***** Materials provided *****

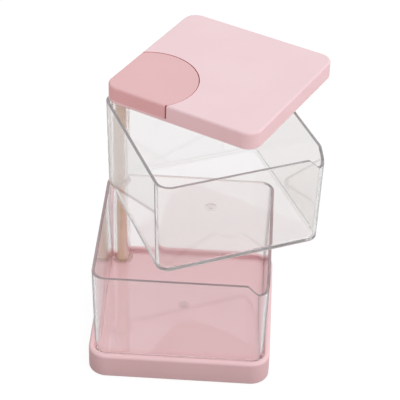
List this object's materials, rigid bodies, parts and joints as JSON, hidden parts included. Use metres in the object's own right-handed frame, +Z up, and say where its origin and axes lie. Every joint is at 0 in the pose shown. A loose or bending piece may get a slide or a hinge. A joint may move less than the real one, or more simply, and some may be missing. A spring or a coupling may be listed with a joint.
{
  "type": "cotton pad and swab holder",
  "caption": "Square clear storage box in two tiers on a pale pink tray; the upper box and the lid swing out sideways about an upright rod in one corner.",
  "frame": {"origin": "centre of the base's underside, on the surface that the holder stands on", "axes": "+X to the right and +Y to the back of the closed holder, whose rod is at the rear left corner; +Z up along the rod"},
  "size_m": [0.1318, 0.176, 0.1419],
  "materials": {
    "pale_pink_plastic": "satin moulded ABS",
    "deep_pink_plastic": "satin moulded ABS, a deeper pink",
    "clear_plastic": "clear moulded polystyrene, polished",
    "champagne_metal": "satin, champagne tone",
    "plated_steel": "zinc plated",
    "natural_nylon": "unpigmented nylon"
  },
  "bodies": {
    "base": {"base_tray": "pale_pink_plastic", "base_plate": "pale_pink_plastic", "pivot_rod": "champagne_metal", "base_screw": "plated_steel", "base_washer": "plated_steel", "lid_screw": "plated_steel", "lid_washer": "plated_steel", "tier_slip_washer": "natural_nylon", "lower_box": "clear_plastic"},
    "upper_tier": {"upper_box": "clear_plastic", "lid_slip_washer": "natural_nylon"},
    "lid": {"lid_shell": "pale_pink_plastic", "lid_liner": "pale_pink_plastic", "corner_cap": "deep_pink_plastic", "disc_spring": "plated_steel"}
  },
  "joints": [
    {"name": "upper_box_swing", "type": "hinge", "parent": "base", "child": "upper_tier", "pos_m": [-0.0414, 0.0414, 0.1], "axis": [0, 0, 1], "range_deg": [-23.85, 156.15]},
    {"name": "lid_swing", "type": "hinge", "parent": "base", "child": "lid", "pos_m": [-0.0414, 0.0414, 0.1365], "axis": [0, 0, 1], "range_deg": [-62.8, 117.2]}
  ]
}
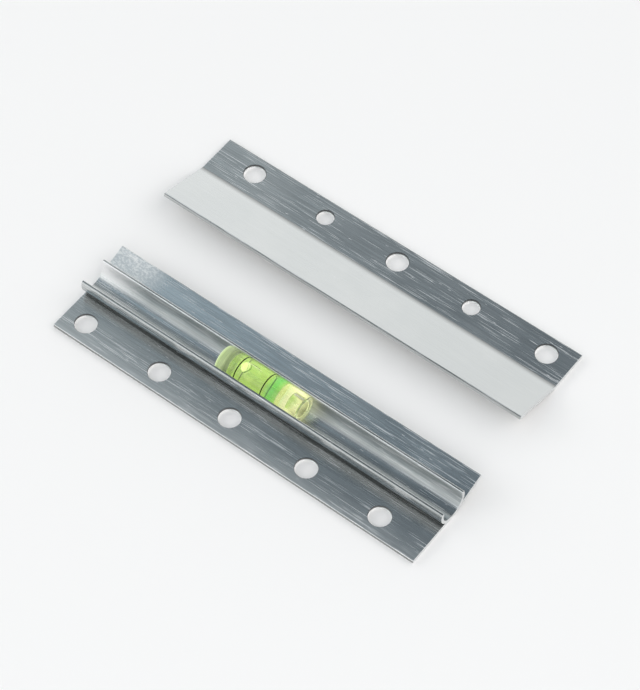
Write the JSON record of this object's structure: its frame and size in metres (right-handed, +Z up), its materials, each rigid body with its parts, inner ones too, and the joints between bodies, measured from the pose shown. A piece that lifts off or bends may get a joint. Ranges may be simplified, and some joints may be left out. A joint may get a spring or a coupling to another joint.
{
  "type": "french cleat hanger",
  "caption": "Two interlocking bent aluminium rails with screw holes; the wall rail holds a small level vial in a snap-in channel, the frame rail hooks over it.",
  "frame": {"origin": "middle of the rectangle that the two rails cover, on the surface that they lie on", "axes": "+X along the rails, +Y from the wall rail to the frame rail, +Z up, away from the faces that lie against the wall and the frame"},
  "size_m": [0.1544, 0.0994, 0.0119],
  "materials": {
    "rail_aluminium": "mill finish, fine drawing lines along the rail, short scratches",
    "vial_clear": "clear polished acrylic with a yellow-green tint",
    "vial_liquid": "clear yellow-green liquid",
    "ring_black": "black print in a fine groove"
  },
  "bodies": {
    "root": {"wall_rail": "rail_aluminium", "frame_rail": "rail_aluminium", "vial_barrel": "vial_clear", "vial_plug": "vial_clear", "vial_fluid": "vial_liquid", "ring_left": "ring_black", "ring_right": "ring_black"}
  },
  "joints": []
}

*****
***** Materials provided *****

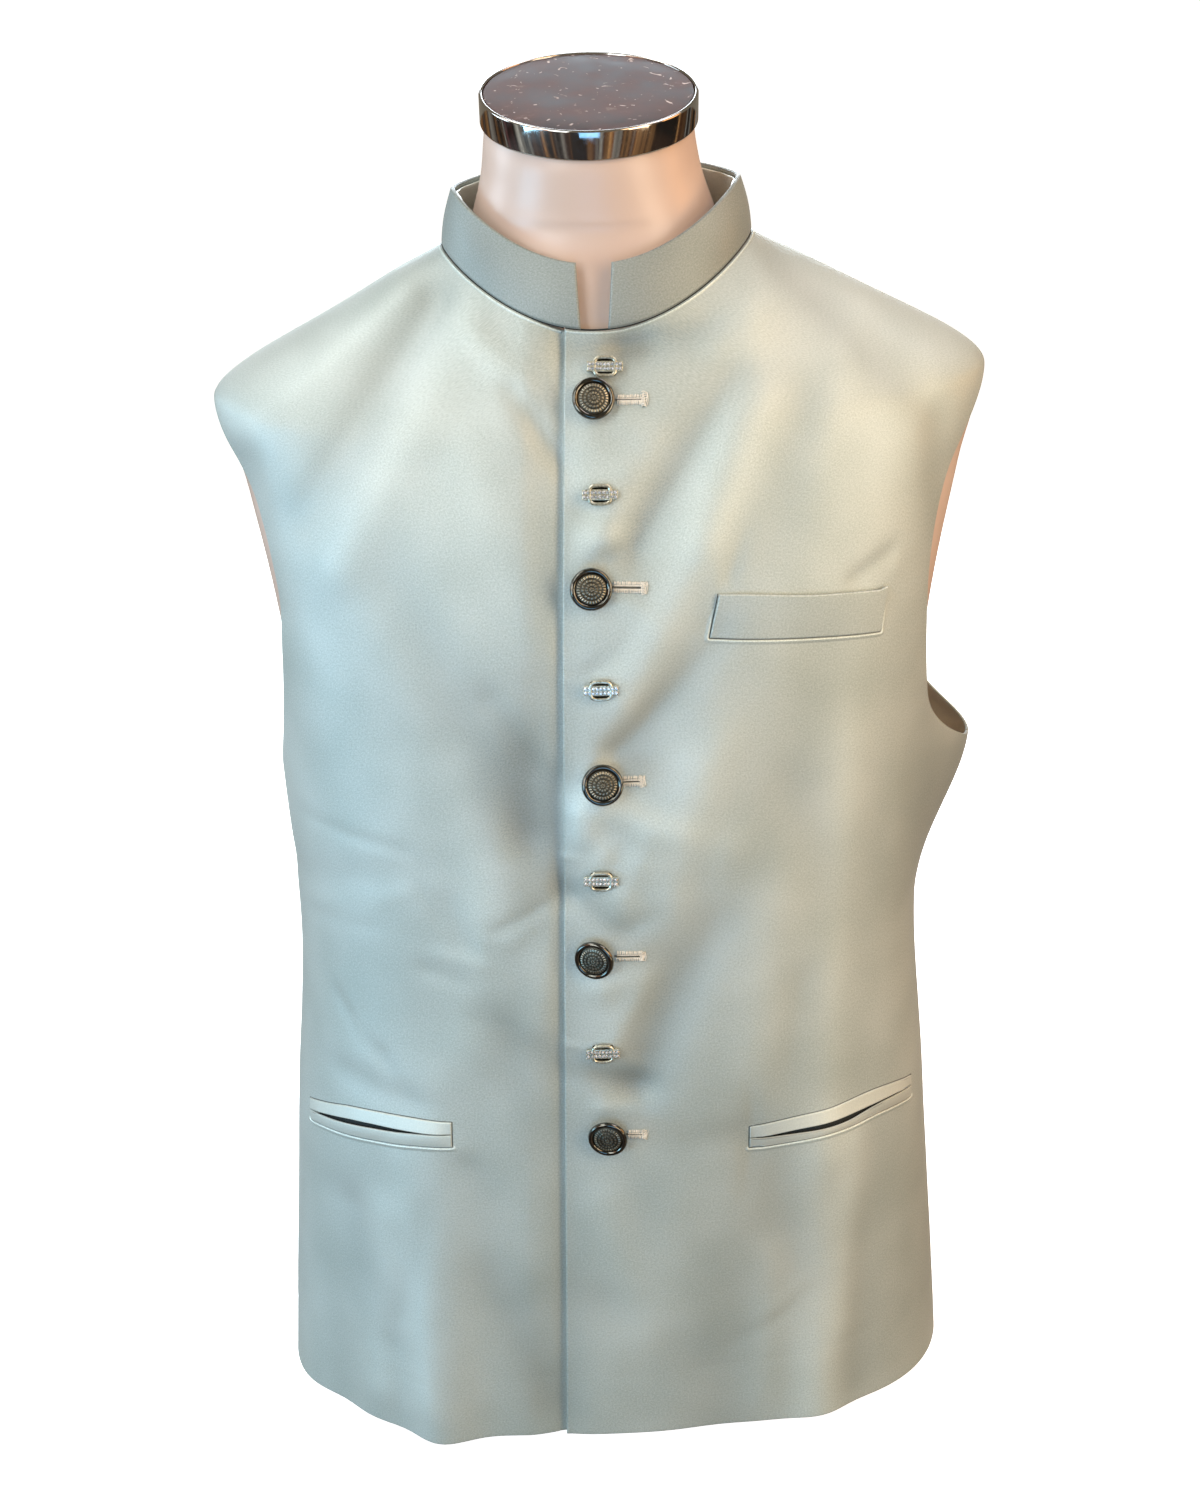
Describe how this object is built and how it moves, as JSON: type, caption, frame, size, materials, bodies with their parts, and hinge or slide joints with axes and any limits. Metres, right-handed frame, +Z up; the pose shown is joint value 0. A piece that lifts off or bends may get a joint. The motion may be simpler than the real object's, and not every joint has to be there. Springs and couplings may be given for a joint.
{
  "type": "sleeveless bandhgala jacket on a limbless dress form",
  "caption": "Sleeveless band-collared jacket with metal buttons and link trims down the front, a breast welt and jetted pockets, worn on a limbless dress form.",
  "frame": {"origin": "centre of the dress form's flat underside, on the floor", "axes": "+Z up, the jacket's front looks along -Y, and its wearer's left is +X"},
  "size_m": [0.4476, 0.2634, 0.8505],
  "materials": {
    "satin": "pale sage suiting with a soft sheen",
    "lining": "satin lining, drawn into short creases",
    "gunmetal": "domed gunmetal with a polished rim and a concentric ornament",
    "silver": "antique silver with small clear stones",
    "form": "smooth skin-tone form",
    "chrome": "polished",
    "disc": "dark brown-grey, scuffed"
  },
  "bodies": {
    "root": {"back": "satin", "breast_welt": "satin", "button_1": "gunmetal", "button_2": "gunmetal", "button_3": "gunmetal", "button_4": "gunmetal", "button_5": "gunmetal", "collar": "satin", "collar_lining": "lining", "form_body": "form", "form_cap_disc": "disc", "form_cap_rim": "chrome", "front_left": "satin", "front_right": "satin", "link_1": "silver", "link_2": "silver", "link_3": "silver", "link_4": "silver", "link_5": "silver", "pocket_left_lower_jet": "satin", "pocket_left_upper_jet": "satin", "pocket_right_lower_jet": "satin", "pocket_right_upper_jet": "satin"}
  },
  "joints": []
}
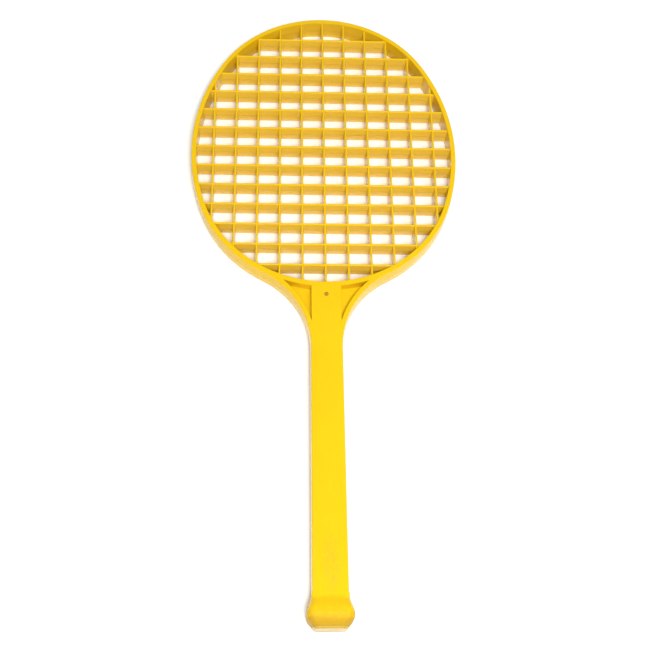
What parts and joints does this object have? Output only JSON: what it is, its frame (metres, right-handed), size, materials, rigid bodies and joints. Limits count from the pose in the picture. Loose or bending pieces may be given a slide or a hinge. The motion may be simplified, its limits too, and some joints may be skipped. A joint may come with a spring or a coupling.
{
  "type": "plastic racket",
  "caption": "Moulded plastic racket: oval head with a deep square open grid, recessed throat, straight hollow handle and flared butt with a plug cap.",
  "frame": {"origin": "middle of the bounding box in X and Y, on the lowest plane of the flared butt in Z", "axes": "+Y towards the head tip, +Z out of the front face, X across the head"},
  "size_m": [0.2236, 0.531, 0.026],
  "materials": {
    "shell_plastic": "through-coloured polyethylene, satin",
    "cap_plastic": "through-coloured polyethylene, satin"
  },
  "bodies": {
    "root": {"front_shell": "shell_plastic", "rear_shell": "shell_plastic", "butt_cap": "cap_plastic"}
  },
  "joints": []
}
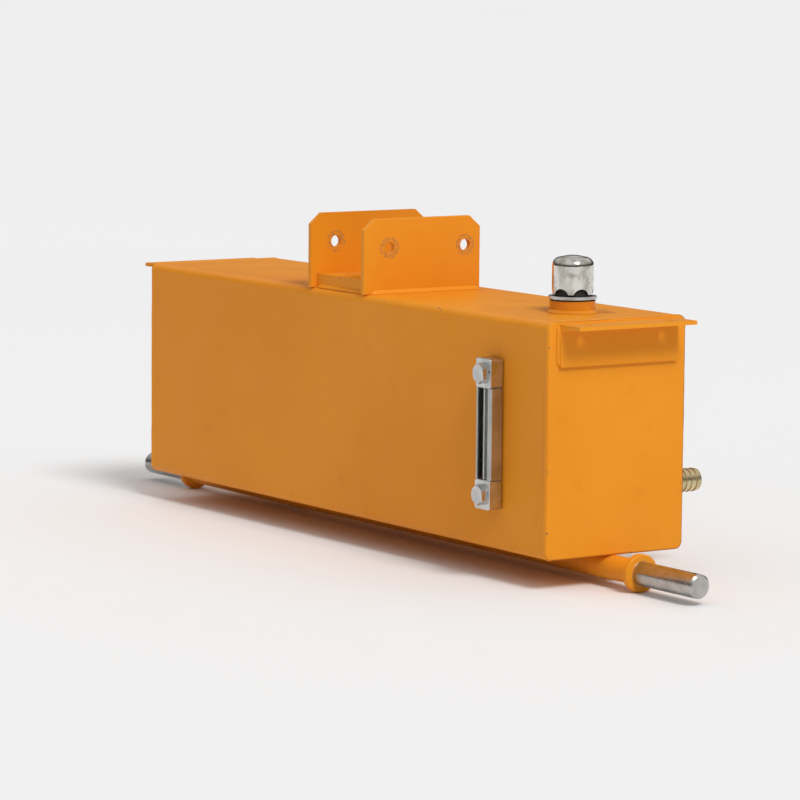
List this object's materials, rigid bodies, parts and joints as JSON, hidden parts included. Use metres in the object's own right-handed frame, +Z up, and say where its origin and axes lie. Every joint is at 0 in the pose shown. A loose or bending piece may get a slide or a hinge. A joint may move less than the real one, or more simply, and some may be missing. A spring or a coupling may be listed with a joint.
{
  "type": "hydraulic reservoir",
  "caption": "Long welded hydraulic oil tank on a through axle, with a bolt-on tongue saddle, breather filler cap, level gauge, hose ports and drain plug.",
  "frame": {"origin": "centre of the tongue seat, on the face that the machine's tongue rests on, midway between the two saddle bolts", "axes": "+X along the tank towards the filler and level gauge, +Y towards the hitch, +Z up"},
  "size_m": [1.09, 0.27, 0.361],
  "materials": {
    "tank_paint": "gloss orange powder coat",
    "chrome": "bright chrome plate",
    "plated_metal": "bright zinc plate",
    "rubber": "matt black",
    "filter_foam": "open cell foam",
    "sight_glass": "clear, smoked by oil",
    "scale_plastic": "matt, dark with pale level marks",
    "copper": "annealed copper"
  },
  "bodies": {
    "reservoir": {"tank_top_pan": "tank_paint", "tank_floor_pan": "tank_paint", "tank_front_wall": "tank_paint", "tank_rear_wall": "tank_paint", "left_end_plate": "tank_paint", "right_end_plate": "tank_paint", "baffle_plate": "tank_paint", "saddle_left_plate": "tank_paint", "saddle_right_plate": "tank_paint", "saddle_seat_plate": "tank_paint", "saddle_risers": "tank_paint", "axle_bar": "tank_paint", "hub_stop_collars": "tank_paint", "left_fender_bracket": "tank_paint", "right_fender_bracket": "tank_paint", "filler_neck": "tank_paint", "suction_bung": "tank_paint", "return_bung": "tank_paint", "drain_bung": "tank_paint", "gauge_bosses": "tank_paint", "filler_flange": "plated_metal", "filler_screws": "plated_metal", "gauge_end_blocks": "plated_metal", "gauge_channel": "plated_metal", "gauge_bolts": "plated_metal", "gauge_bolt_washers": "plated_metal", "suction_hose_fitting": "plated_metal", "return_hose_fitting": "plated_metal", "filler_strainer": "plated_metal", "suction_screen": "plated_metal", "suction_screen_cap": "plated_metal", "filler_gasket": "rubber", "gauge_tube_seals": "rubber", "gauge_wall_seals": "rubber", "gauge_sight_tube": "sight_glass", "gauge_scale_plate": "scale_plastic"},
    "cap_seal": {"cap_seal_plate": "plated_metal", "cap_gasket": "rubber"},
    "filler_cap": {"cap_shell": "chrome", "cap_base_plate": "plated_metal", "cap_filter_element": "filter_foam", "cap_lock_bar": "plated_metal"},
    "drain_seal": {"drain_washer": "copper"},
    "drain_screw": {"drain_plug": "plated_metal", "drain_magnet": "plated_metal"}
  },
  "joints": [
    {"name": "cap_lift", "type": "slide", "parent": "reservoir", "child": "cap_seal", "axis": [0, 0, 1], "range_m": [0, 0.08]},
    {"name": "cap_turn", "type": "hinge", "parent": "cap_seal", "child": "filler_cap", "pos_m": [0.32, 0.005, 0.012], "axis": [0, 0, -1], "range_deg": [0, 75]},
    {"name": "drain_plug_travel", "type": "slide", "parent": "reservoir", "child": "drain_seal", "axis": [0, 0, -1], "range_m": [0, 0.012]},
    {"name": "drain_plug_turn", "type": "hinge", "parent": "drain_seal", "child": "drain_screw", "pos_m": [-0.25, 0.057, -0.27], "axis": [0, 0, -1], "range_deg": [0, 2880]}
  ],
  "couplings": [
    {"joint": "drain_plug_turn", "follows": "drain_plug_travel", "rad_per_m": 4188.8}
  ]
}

*****
***** Materials provided *****

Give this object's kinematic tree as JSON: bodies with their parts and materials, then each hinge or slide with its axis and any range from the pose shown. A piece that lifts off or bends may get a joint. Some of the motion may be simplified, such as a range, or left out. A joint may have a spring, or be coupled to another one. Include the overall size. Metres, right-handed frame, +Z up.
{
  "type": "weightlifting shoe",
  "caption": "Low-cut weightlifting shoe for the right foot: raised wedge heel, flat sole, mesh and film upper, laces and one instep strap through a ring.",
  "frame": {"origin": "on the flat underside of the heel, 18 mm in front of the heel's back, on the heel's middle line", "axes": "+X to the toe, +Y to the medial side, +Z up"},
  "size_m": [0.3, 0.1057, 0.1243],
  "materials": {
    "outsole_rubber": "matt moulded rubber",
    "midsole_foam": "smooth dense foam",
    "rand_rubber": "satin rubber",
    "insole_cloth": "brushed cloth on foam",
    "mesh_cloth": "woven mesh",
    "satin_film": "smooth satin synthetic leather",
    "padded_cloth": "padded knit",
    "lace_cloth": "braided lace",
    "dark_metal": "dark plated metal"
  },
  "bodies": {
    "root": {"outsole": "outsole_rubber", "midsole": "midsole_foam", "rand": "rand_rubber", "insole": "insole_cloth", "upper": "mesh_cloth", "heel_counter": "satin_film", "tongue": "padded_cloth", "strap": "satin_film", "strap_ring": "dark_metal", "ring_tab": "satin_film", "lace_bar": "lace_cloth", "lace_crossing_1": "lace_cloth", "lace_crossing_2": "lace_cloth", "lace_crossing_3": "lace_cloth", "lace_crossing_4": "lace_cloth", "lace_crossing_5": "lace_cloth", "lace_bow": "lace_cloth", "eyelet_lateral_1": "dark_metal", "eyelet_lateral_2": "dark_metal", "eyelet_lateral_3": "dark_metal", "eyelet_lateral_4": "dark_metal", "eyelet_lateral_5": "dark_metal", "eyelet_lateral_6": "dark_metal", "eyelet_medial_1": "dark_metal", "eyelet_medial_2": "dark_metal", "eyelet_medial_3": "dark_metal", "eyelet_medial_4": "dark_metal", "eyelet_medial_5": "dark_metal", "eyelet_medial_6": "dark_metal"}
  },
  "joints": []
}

*****

• _Aim of the exercise_: Copy each line of the listing in which the word "axis" can be found.

• _Reply_:
    {"name": "upper_box_swing", "type": "hinge", "parent": "base", "child": "upper_tier", "pos_m": [-0.0414, 0.0414, 0.1], "axis": [0, 0, 1], "range_deg": [-23.85, 156.15]},
    {"name": "lid_swing", "type": "hinge", "parent": "base", "child": "lid", "pos_m": [-0.0414, 0.0414, 0.1365], "axis": [0, 0, 1], "range_deg": [-62.8, 117.2]}
    {"name": "cap_lift", "type": "slide", "parent": "reservoir", "child": "cap_seal", "axis": [0, 0, 1], "range_m": [0, 0.08]},
    {"name": "cap_turn", "type": "hinge", "parent": "cap_seal", "child": "filler_cap", "pos_m": [0.32, 0.005, 0.012], "axis": [0, 0, -1], "range_deg": [0, 75]},
    {"name": "drain_plug_travel", "type": "slide", "parent": "reservoir", "child": "drain_seal", "axis": [0, 0, -1], "range_m": [0, 0.012]},
    {"name": "drain_plug_turn", "type": "hinge", "parent": "drain_seal", "child": "drain_screw", "pos_m": [-0.25, 0.057, -0.27], "axis": [0, 0, -1], "range_deg": [0, 2880]}
Give this object's kinematic tree as JSON: bodies with their parts and materials, then each hinge or slide with its axis and any range from the pose shown. A piece that lifts off or bends may get a joint. Some of the motion may be simplified, such as a range, or left out. A joint may have a spring, or be coupled to another one. Include the overall size. Metres, right-handed frame, +Z up.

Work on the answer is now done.